### TASK DIRECTIONS
Look through the material below for "from". Copy every line that contains it.

### RECORDED INFORMATION
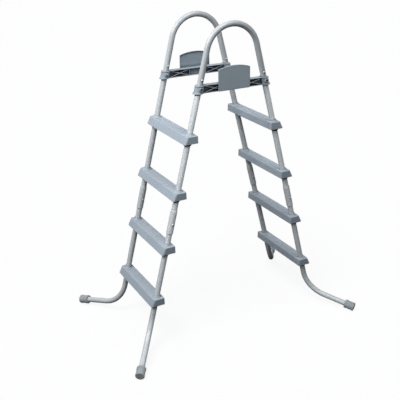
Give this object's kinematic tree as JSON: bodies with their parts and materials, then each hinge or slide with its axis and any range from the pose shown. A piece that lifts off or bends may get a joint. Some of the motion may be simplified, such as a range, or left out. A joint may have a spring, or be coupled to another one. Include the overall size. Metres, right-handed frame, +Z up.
{
  "type": "pool ladder",
  "caption": "Free-standing A-frame ladder for an above-ground pool: arched tube handrails, cross braces, splayed J-foot legs and moulded treads on both sides.",
  "frame": {"origin": "on the ground, midway between the four legs, under the middle of the handrail arches", "axes": "+X across the pool wall, from one flight of steps to the other; +Y along the treads, from the front handrail to the back one; +Z up"},
  "size_m": [1.471, 0.9508, 1.7778],
  "materials": {
    "powder_steel": "satin light grey powder coat",
    "tread_plastic": "fine-grained blue-grey moulding",
    "panel_plastic": "plain slate-grey moulding",
    "collar_plastic": "dark moulding",
    "cap_rubber": "grey moulded rubber",
    "button_metal": "bright plated",
    "black_steel": "blackened screws",
    "zinc_steel": "zinc plated",
    "spring_steel": "spring steel"
  },
  "bodies": {
    "ladder": {"handrail_front": "powder_steel", "handrail_back": "powder_steel", "brace_front": "tread_plastic", "brace_back": "tread_plastic", "panel_front": "panel_plastic", "panel_back": "panel_plastic", "upper_leg_fl": "powder_steel", "upper_leg_fr": "powder_steel", "upper_leg_bl": "powder_steel", "upper_leg_br": "powder_steel", "lower_leg_fl": "powder_steel", "lower_leg_fr": "powder_steel", "lower_leg_bl": "powder_steel", "lower_leg_br": "powder_steel", "step_l1": "tread_plastic", "step_l2": "tread_plastic", "step_l3": "tread_plastic", "step_l4": "tread_plastic", "step_r1": "tread_plastic", "step_r2": "tread_plastic", "step_r3": "tread_plastic", "step_r4": "tread_plastic", "step_collars_left": "collar_plastic", "step_collars_right": "collar_plastic", "foot_cap_fl": "cap_rubber", "foot_cap_fr": "cap_rubber", "foot_cap_bl": "cap_rubber", "foot_cap_br": "cap_rubber", "clip_springs": "spring_steel", "collar_bolts": "zinc_steel", "collar_nuts": "zinc_steel", "panel_screws": "black_steel"},
    "button_hi_fl_body": {"button_hi_fl": "button_metal"},
    "button_hi_fr_body": {"button_hi_fr": "button_metal"},
    "button_hi_bl_body": {"button_hi_bl": "button_metal"},
    "button_hi_br_body": {"button_hi_br": "button_metal"},
    "button_lo_fl_body": {"button_lo_fl": "button_metal"},
    "button_lo_fr_body": {"button_lo_fr": "button_metal"},
    "button_lo_bl_body": {"button_lo_bl": "button_metal"},
    "button_lo_br_body": {"button_lo_br": "button_metal"}
  },
  "joints": [
    {"name": "button_hi_fl_press", "type": "slide", "parent": "ladder", "child": "button_hi_fl_body", "axis": [0, 1, 0], "range_m": [0, 0.0072]},
    {"name": "button_hi_fr_press", "type": "slide", "parent": "ladder", "child": "button_hi_fr_body", "axis": [0, 1, 0], "range_m": [0, 0.0072]},
    {"name": "button_hi_bl_press", "type": "slide", "parent": "ladder", "child": "button_hi_bl_body", "axis": [0, 1, 0], "range_m": [0, 0.0072]},
    {"name": "button_hi_br_press", "type": "slide", "parent": "ladder", "child": "button_hi_br_body", "axis": [0, 1, 0], "range_m": [0, 0.0072]},
    {"name": "button_lo_fl_press", "type": "slide", "parent": "ladder", "child": "button_lo_fl_body", "axis": [0, 1, 0], "range_m": [0, 0.0084]},
    {"name": "button_lo_fr_press", "type": "slide", "parent": "ladder", "child": "button_lo_fr_body", "axis": [0, 1, 0], "range_m": [0, 0.0084]},
    {"name": "button_lo_bl_press", "type": "slide", "parent": "ladder", "child": "button_lo_bl_body", "axis": [0, 1, 0], "range_m": [0, 0.0084]},
    {"name": "button_lo_br_press", "type": "slide", "parent": "ladder", "child": "button_lo_br_body", "axis": [0, 1, 0], "range_m": [0, 0.0084]}
  ]
}
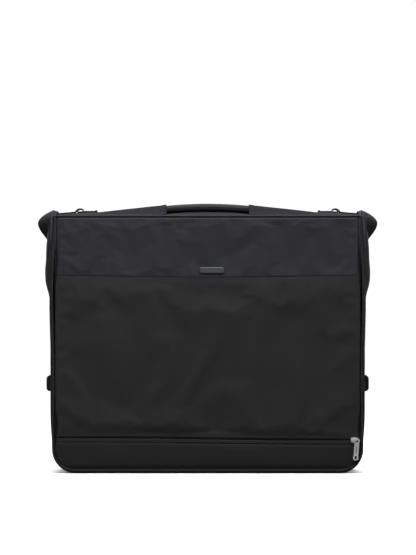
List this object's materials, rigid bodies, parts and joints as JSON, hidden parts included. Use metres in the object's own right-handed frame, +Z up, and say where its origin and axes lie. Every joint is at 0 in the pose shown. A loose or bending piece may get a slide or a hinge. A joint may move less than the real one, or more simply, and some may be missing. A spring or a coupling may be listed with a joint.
{
  "type": "garment bag",
  "caption": "Bi-fold garment bag folded over its carry handle: two padded halves hinged to a spine, zip pockets, side-release buckles, strap rings and a hanging hook.",
  "frame": {"origin": "on the floor under the middle of the folded bag", "axes": "+X right along the width seen from the front, +Y from the front half to the rear half, +Z up"},
  "size_m": [0.624, 0.1428, 0.4906],
  "materials": {
    "nylon_body": "matt dark woven nylon",
    "nylon_yoke": "dark woven nylon with a slight sheen",
    "spine_nylon": "dark woven nylon with a slight sheen",
    "gusset_nylon": "matt dark woven nylon",
    "ear_weave": "coarse dark weave",
    "piping": "dark binding over cord",
    "lining": "smooth dark lining",
    "foam": "closed foam",
    "board": "plastic board",
    "webbing": "ribbed webbing",
    "grip_rubber": "smooth moulded grip",
    "zip_tape": "zip tape",
    "zip_coil": "nylon coil",
    "silver_metal": "satin silver plating",
    "gunmetal": "brushed gunmetal",
    "black_plastic": "moulded black plastic",
    "steel": "plated steel"
  },
  "bodies": {
    "front_half": {"front_gusset": "gusset_nylon", "front_edge_piping": "piping", "front_inner_binding": "piping", "front_backing": "foam", "front_inner_panel": "lining", "front_stiffener": "board", "front_yoke_panel": "nylon_yoke", "front_pocket_zip_tape": "zip_tape", "front_pocket_zip_chain": "zip_coil", "front_main_zip_tape": "zip_tape", "front_main_zip_chain": "zip_coil", "front_side_webbing": "webbing", "front_pocket_panel": "nylon_body", "front_base_panel": "nylon_body", "badge_plate": "gunmetal", "garment_strap": "webbing", "buckle_sockets": "black_plastic"},
    "spine": {"spine_panel": "spine_nylon", "spine_end_panels": "spine_nylon", "spine_stiffener": "board", "crease_bar": "board", "left_handle_wing": "spine_nylon", "right_handle_wing": "spine_nylon", "ring_tabs": "webbing", "left_fold_ear": "ear_weave", "right_fold_ear": "ear_weave"},
    "handle": {"handle_grip": "grip_rubber", "handle_core": "board"},
    "left_ring": {"left_strap_ring": "black_plastic"},
    "right_ring": {"right_strap_ring": "black_plastic"},
    "rear_half": {"rear_gusset": "gusset_nylon", "rear_edge_piping": "piping", "rear_inner_binding": "piping", "rear_backing": "foam", "rear_inner_panel": "lining", "rear_stiffener": "board", "rear_yoke_panel": "nylon_body", "rear_pocket_zip_tape": "zip_tape", "rear_pocket_zip_chain": "zip_coil", "rear_main_zip_tape": "zip_tape", "rear_main_zip_chain": "zip_coil", "rear_side_webbing": "webbing", "rear_body_panel": "nylon_body", "buckle_plugs": "black_plastic", "hanger_bracket": "steel", "hook_plate": "steel"},
    "hook": {"hanging_hook": "steel"},
    "front_pocket_slider_body": {"front_pocket_slider": "silver_metal"},
    "front_pocket_pull_body": {"front_pocket_pull": "silver_metal"},
    "front_main_slider_body": {"front_main_slider": "silver_metal"},
    "front_main_pull_body": {"front_main_pull": "silver_metal"},
    "rear_pocket_slider_body": {"rear_pocket_slider": "silver_metal"},
    "rear_pocket_pull_body": {"rear_pocket_pull": "silver_metal"},
    "rear_main_slider_body": {"rear_main_slider": "silver_metal"},
    "rear_main_pull_body": {"rear_main_pull": "silver_metal"},
    "left_upper_prong_body": {"left_upper_prong": "black_plastic"},
    "left_lower_prong_body": {"left_lower_prong": "black_plastic"},
    "right_upper_prong_body": {"right_upper_prong": "black_plastic"},
    "right_lower_prong_body": {"right_lower_prong": "black_plastic"}
  },
  "joints": [
    {"name": "fold_front", "type": "hinge", "parent": "front_half", "child": "spine", "pos_m": [0, -0.065, 0.466], "axis": [1, 0, 0], "range_deg": [0, 90]},
    {"name": "fold_rear", "type": "hinge", "parent": "spine", "child": "rear_half", "pos_m": [0, 0.065, 0.466], "axis": [1, 0, 0], "range_deg": [0, 90]},
    {"name": "handle_lift", "type": "slide", "parent": "spine", "child": "handle", "axis": [0, 0, 1], "range_m": [0, 0.025]},
    {"name": "left_ring_turn", "type": "hinge", "parent": "spine", "child": "left_ring", "pos_m": [-0.2406, 0, 0.4786], "axis": [0, -1, 0], "range_deg": [0, 140]},
    {"name": "right_ring_turn", "type": "hinge", "parent": "spine", "child": "right_ring", "pos_m": [0.2406, 0, 0.4786], "axis": [0, 1, 0], "range_deg": [0, 140]},
    {"name": "hook_swing", "type": "hinge", "parent": "rear_half", "child": "hook", "pos_m": [0, 0.0029, 0.022], "axis": [0, 1, 0], "range_deg": [0, 180]},
    {"name": "front_pocket_zip", "type": "slide", "parent": "front_half", "child": "front_pocket_slider_body", "axis": [-1, 0, 0], "range_m": [0, 0.529]},
    {"name": "front_pocket_pull_swing", "type": "hinge", "parent": "front_pocket_slider_body", "child": "front_pocket_pull_body", "pos_m": [0.2713, -0.0689, 0.061], "axis": [0, -1, 0], "range_deg": [-45, 95]},
    {"name": "rear_pocket_zip", "type": "slide", "parent": "rear_half", "child": "rear_pocket_slider_body", "axis": [1, 0, 0], "range_m": [0, 0.529]},
    {"name": "rear_pocket_pull_swing", "type": "hinge", "parent": "rear_pocket_slider_body", "child": "rear_pocket_pull_body", "pos_m": [-0.2713, 0.0689, 0.393], "axis": [0, 1, 0], "range_deg": [-45, 95]},
    {"name": "front_main_zip", "type": "slide", "parent": "front_half", "child": "front_main_slider_body", "axis": [0, 0, 1], "range_m": [0, 0.262]},
    {"name": "front_main_pull_swing", "type": "hinge", "parent": "front_main_slider_body", "child": "front_main_pull_body", "pos_m": [0, -0.0038, 0.155], "axis": [0, 1, 0], "range_deg": [-100, 100]},
    {"name": "rear_main_zip", "type": "slide", "parent": "rear_half", "child": "rear_main_slider_body", "axis": [0, 0, 1], "range_m": [0, 0.262]},
    {"name": "rear_main_pull_swing", "type": "hinge", "parent": "rear_main_slider_body", "child": "rear_main_pull_body", "pos_m": [0, 0.0038, 0.155], "axis": [0, 1, 0], "range_deg": [-100, 100]},
    {"name": "left_upper_prong_press", "type": "slide", "parent": "rear_half", "child": "left_upper_prong_body", "axis": [0, 0, -1], "range_m": [0, 0.0028], "stiffness_N_per_m": 600},
    {"name": "left_lower_prong_press", "type": "slide", "parent": "rear_half", "child": "left_lower_prong_body", "axis": [0, 0, 1], "range_m": [0, 0.0028], "stiffness_N_per_m": 600},
    {"name": "right_upper_prong_press", "type": "slide", "parent": "rear_half", "child": "right_upper_prong_body", "axis": [0, 0, -1], "range_m": [0, 0.0028], "stiffness_N_per_m": 600},
    {"name": "right_lower_prong_press", "type": "slide", "parent": "rear_half", "child": "right_lower_prong_body", "axis": [0, 0, 1], "range_m": [0, 0.0028], "stiffness_N_per_m": 600}
  ],
  "couplings": [
    {"joint": "fold_rear", "follows": "fold_front", "ratio": 1}
  ]
}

### TASK SOLUTION
Give this object's kinematic tree as JSON: bodies with their parts and materials, then each hinge or slide with its axis and any range from the pose shown. A piece that lifts off or bends may get a joint. Some of the motion may be simplified, such as a range, or left out. A joint may have a spring, or be coupled to another one. Include the overall size. Metres, right-handed frame, +Z up.
  "frame": {"origin": "on the ground, midway between the four legs, under the middle of the handrail arches", "axes": "+X across the pool wall, from one flight of steps to the other; +Y along the treads, from the front handrail to the back one; +Z up"},
  "frame": {"origin": "on the floor under the middle of the folded bag", "axes": "+X right along the width seen from the front, +Y from the front half to the rear half, +Z up"},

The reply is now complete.